= IFISC =

European research institute

The Instituto de Fisica Interdisciplinar y Sistemas Complejos (IFISC), or in English the Institute for Cross-Disciplinary Physics and Complex Systems, is a research institute in Europe involved in the study of complex systems and complex phenomena, staffed by permanent professors and researchers, non-tenured Postdoctoral researchers and Ph.D. and Master students. It is a joint research unit between the Spanish National Research Council (CSIC) and the University of the Balearic Islands (UIB), situated in Palma de Mallorca, Spain.

==Background==
IFISC was created in 2007, as an initiative of the members of the former Cross-Disciplinary Physics Department of the Mediterranean Institute for Advance Studies (IMEDEA). The institute particularly performs research at the border of physics with other disciplines that range from social sciences to natural sciences and information technology. IFISC members develop interdisciplinary research from the physicists’ point of view. To this end, the research methodology comprises the transfer of knowledge, concepts and methods from physics to other well established disciplines. IFISC claims to focus on advanced studies with potential applications, avoiding the polarization between basic and applied science.

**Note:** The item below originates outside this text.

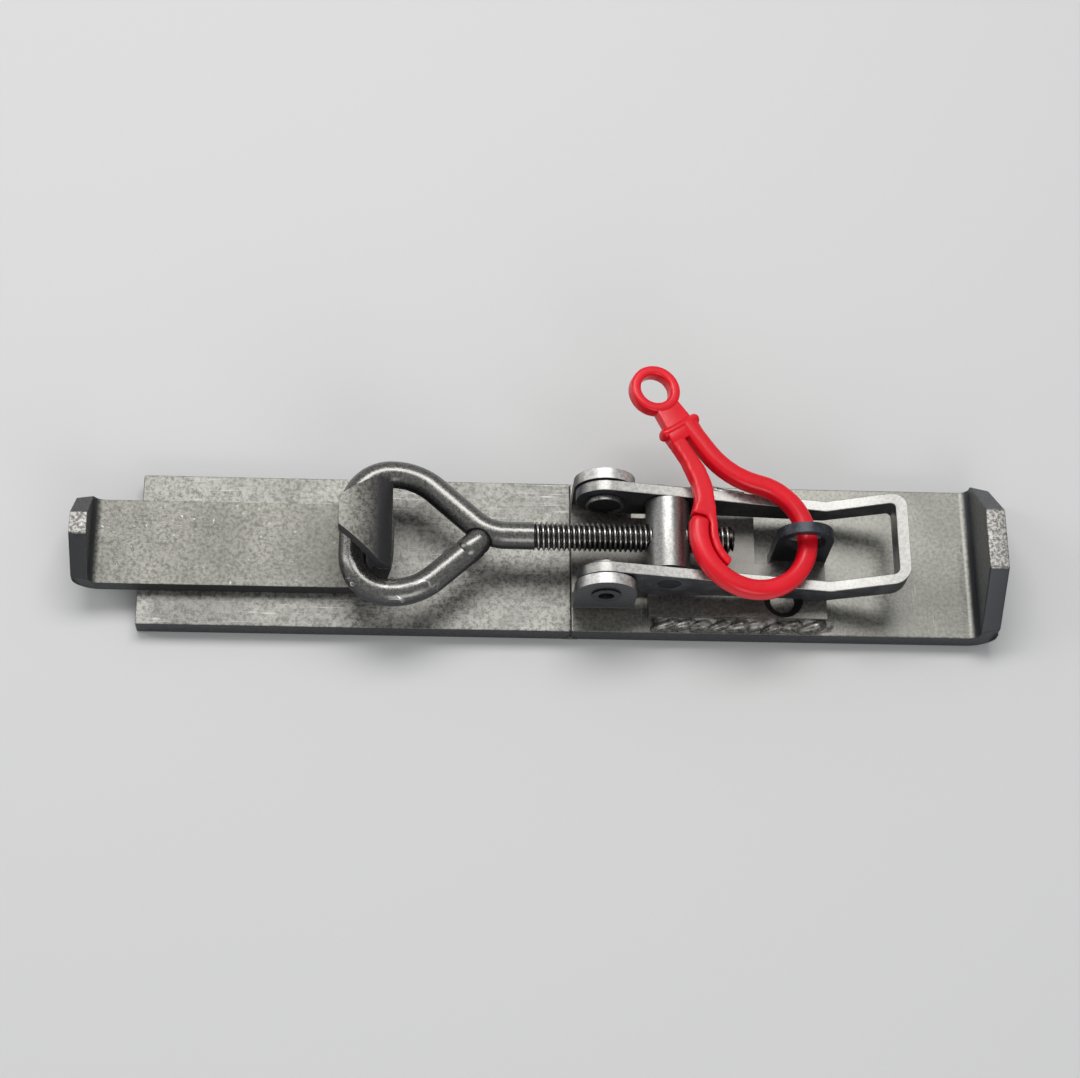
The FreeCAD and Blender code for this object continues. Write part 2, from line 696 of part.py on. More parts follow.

The research followed by the institute manifests itself in the basis of a transverse line of exploratory nature covering the generic phenomena of nonlinear physics and complex systems, with tools borrowed from Statistical Physics, Dynamical Systems, Information Theory, Computational Methods and Quantum Mechanics. The main research line is complemented by a group of sublines of transfer of knowledge from that line, that include quantum physics and nanoscience, nonlinear photonics and information technologies, geophysical fluids, biocomplex systems and social and socio-technical systems.

Since 2012, IFISC has been running a Master program in Complex systems. The program focuses on the fundamental aspects that are necessary to understand the paradigm of complex systems, including training in theoretical, computational and experimental work.